Wie ich auf Wikipedia erfahre, hat sich im deutschsprachigen Raum aber gelegentlich ein Heischebrauch um die Rübengeister erhalten, der mancherorts im Martinssingen am 11. November aufgegangen ist: Die Kinder ziehen mit ihren Lichtern von Haus zu Haus und bitten um Süßigkeiten. Genau wie bei den Iren, die verwandtes Brauchtum einst nach Nordamerika exportierten. Dass es nun in Deutschland in veränderter Form wieder eingeführt wird, freut nicht alle – Halloween scheint derzeit der am meisten verhasste US-Import zu sein. Selbst Santa Claus im roten Kunstfaserkostüm hat mehr Fans.

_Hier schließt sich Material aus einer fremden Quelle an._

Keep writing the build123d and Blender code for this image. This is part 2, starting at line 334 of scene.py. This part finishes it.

„Süßes oder Saures" – für die evangelische Kirche ist das keine Frage. Am 31. Oktober ist Reformationstag, und sonst gar nichts. Hielt sie im vergangenen Jahr für Kinder noch Lutherbonbons bereit, heißt es heuer für Halloween-Anhänger: „Gib ihnen Saures!" Bislang war mir ein Rätsel, wie sich Halloween überhaupt so schnell ausbreiten konnte. Noch im Jahr 2003 veröffentlichte ich einen Hintergrundsartikel in der „Südwestpresse" über den seltsamen Feiertag, der auch in den USA immer mehr an Bedeutung zulegt. Zitat: „Gemessen am Konsumverhalten darf Halloween inzwischen zu den höchsten amerikanischen Feiertagen gerechnet werden. Zu keiner anderen Zeit werden mehr Süßigkeiten genascht. Das traute Heim wird nur noch zu Weihnachten üppiger dekoriert als für den 31. Oktober."

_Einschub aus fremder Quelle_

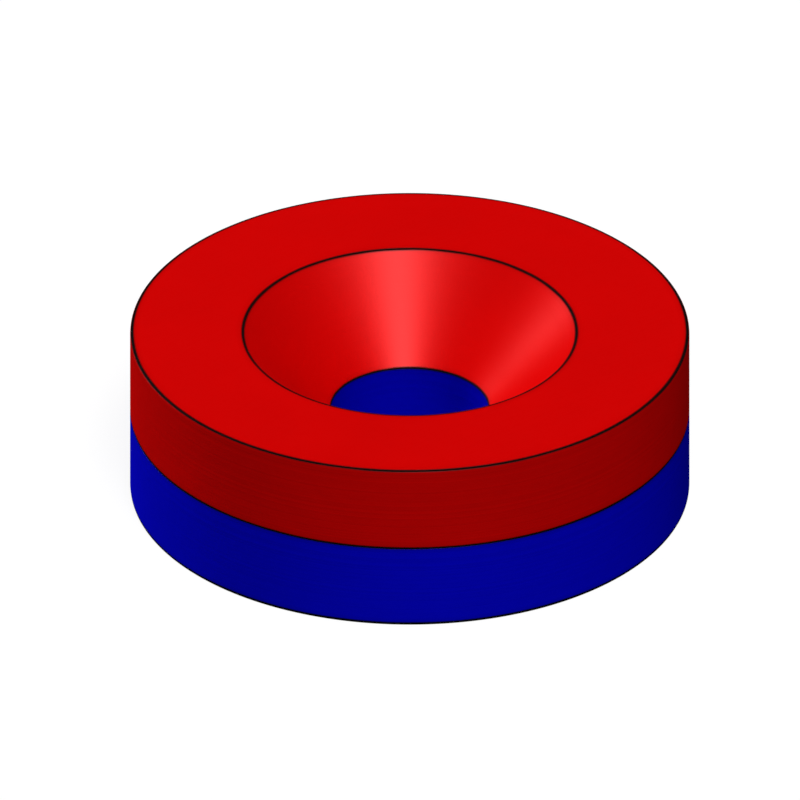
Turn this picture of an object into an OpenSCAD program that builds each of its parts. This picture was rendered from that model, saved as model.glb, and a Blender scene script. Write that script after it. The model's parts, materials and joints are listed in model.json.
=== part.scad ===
// Countersunk ring magnet: one pressed and sintered ring, magnetised through
// its thickness, ground flat on both faces, bored for a screw and countersunk
// on the working face. The upper half is lacquered red and the lower half blue
// to show the two poles. Millimetres, standing on its back face at z = 0, with
// the bore's axis on Z.

/* [Ring] */
// Outer diameter of the ring
outer_d = 16; // [12:0.1:30]
// Thickness of the ring, from the back face to the working face
thickness = 5.08; // [3.5:0.01:10]

/* [Screw hole] */
// Diameter of the straight hole that the screw's shank passes through
bore_d = 4.5; // [3:0.1:6]
// Diameter of the countersink where it opens on the working face
sink_d = 9.5; // [8:0.1:11]
// Full angle of the countersink's cone, in degrees
sink_angle = 90; // [82, 90, 100, 120]

/* [Edges] */
// Radius that tumbling leaves on every edge before the ring is coated
edge_r = 0.06; // [0.02:0.01:0.2]

/* [Hidden] */
$fn = 96;

red_lacquer = "#ca0000";
blue_lacquer = "#000096";

outer_r = outer_d / 2;
bore_r = bore_d / 2;
sink_r = sink_d / 2;
sink_depth = (sink_r - bore_r) / tan(sink_angle / 2);
bore_h = thickness - sink_depth;

// The two poles are equally thick, so their colours meet at half height
pole_split_h = thickness / 2;

// Corners of the half section as [radius, height], anticlockwise from the
// foot of the bore: back face, outer wall, working face, cone, bore
corners = [
    [bore_r, 0],
    [outer_r, 0],
    [outer_r, thickness],
    [sink_r, thickness],
    [bore_r, bore_h]
];
count = len(corners);

// Unit vector from corner i towards the corner before it (step -1) or after it
// (step 1)
function toward(i, step) =
    let (v = corners[(i + step + count) % count] - corners[i])
    v / norm(v);

// Half of the angle between the two sides that meet at corner i
function half_angle(i) = acos(toward(i, -1) * toward(i, 1)) / 2;

// Point on one side of corner i where its rounding starts
function tangent_point(i, step) =
    corners[i] + toward(i, step) * edge_r / tan(half_angle(i));

// Centre of the rounding at corner i, on the line that halves its angle
function round_centre(i) =
    let (v = toward(i, -1) + toward(i, 1))
    corners[i] + v / norm(v) * edge_r / sin(half_angle(i));

// Half section of the ring: straight sides between the tangent points, and a
// circle at each corner that fills the cut corner out to a true arc
module half_section() {
    polygon([
        for (i = [0:count - 1])
            each [tangent_point(i, -1), tangent_point(i, 1)]
    ]);
    for (i = [0:count - 1])
        translate(round_centre(i))
            circle(r = edge_r);
}

// Turned slice of the ring between two heights
module slice(z_low, z_high) {
    rotate_extrude()
        intersection() {
            half_section();
            translate([0, z_low])
                square([outer_d, z_high - z_low]);
        }
}

// The whole magnet: a blue south half under a red north half, in one solid
module magnet() {
    color(blue_lacquer)
        slice(0, pole_split_h);
    color(red_lacquer)
        slice(pole_split_h, thickness);
}

magnet();
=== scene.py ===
import json
import math

import bpy
import numpy as np
from mathutils import Euler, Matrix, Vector


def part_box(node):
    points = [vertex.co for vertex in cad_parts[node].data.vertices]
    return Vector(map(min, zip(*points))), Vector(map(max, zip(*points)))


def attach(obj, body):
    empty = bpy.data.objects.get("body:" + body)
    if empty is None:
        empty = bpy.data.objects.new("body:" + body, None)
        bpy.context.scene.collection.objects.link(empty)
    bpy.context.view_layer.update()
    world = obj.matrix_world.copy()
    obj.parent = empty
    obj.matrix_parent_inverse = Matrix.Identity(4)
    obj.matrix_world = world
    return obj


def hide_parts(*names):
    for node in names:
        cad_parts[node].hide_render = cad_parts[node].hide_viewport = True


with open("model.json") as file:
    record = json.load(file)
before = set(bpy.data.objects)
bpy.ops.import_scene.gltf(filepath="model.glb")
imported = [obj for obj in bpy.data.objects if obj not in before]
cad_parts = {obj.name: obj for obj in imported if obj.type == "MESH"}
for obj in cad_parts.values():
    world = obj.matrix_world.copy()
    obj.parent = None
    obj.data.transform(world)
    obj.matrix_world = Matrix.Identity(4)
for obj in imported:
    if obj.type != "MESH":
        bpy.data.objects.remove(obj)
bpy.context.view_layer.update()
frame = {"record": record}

# The base coat: a ring of pressed and sintered magnet alloy, ground, bored and
# countersunk, with its edges broken by tumbling, is dipped in black epoxy all
# over. That coat is what shows wherever the coloured lacquer draws back.

MM = 0.001
mounts = {mount["name"]: mount for mount in frame["record"]["mounts"]}
ring_low, ring_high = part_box("magnet")
outer_r = min(ring_high.x, ring_high.y, -ring_low.x, -ring_low.y)
thickness = ring_high.z - ring_low.z
bore_r = mounts["screw_bore"]["dims"]["r_mm"] * MM
sink_r = mounts["countersink_seat"]["dims"]["r_mm"] * MM
sink_depth = mounts["countersink_seat"]["dims"]["length_mm"] * MM
# Radius of every edge, as in the part's source, and thickness of one coat of
# lacquer
edge_r = 0.06 * MM
lacquer_t = 0.006 * MM

# The five edges of the half section as (radius, height), walked anticlockwise
edges = ["foot", "heel", "rim", "mouth", "throat"]
corners = np.array([
    (bore_r, 0.0),
    (outer_r, 0.0),
    (outer_r, thickness),
    (sink_r, thickness),
    (bore_r, thickness - sink_depth),
])
points_on_arc = 12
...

Heute las ich auf Zeit-Online, dass kurioserweise der Golf-Krieg zur Ausbreitung der fremden Halloween-Bräuche beitrug – als Präsident Bush senior erstmals gegen den Irak ins Feld zog, wurde vielerorts der Karneval aus Pietätsgründen abgesagt. Stattdessen wurden die Faschingskostüme dann an Halloween getragen. So sieht erfolgreiches Marketing aus.

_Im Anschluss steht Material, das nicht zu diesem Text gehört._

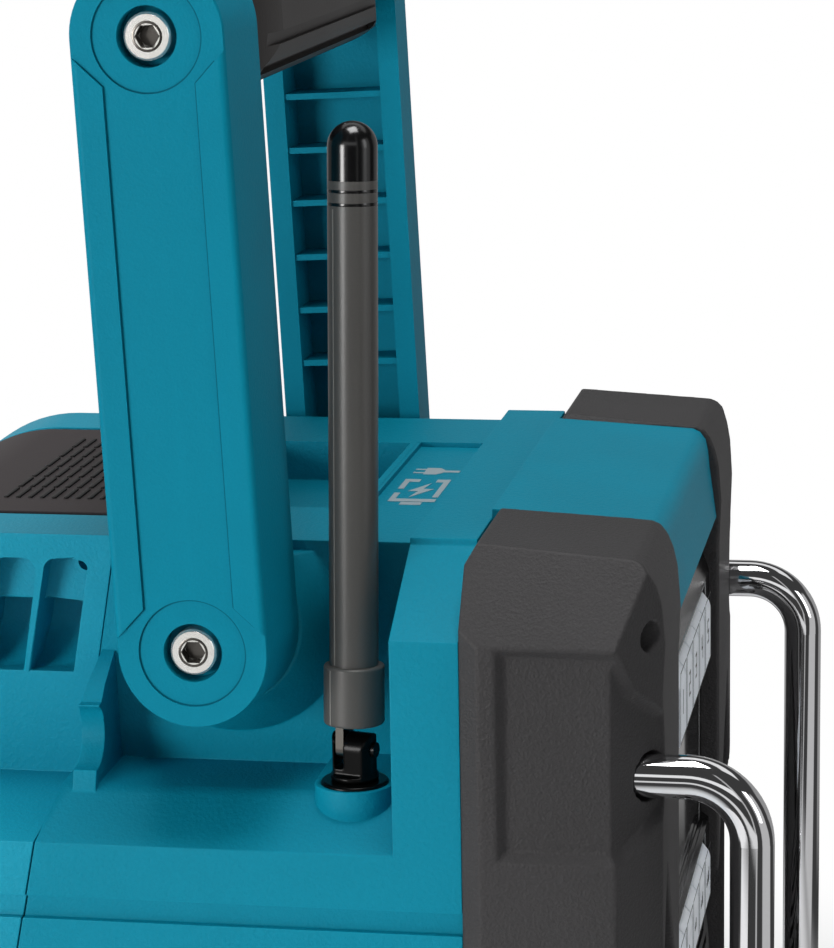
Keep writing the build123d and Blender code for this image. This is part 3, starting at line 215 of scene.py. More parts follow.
def makeStudioGroup(look):
    # how bright the studio is in a direction: dark, with soft boxes
    group, source, sink = newGroup("studioBoxes", [("Direction", "NodeSocketVector", None)],
                                   [("Bright", "NodeSocketFloat")])
    split = group.nodes.new("ShaderNodeSeparateXYZ")
    group.links.new(source.outputs["Direction"], split.inputs[0])
    x, y, z = split.outputs
    flat = mathNode(group, "SQRT", mathNode(group, "ADD", mathNode(group, "MULTIPLY", x, x),
                                            mathNode(group, "MULTIPLY", y, y)))
    around = mathNode(group, "ARCTAN2", y, x)
    rise = mathNode(group, "ARCTAN2", z, flat)
    total = look["dark"]
    for a0, a1, e0, e1, soft, level in look["boxes"]:
        box = mathNode(group, "MULTIPLY", band(group, around, a0, a1, soft), band(group, rise, e0, e1, soft))
        total = mathNode(group, "MAXIMUM", total, mathNode(group, "MULTIPLY", box, level))
    group.links.new(total, sink.inputs["Bright"])
    return group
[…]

Aber auch die Amerikaner treiben es jedes Jahr bunter, wenn es wieder auf Ende Oktober zugeht. Neuerdings ist Halloween sogar auf den Hund gekommen – Herrchen kann aus einer Vielzahl von Verkleidungen wählen. Sehr hübsch sind alle möglichen tierischen Kostüme, von Marienkäfer bis Stinktier.

Mein Vorschlag, wie Hundchen auf jeder Halloween-Party garantiert gut ankommt: als Hot Dog.

Wednesday, October 17, 2007

Eine Rede gehört zum Essen

Erst der Vortrag, dann das Essen? Oder umgekehrt? Vielleicht auch beides gleichzeitig: Der Redner legt los, wenn alle anderen speisen. Bei der Planung eines Vortragsabends plädierte ich jedenfalls für Letzteres. Und ich verteidigte meine Position auch gegenüber dem Einwand, es sei „merkwürdig, wenn sich jemand da vorne abquält und einen Vortrag hält", während die Zuhörerschaft isst. Das empfiehlt sich aus einem guten Grund: Genau dann ist der Geräuschpegel nämlich am geringsten. Außerdem hat sich die Anordnung seit Jahrhunderten bewährt.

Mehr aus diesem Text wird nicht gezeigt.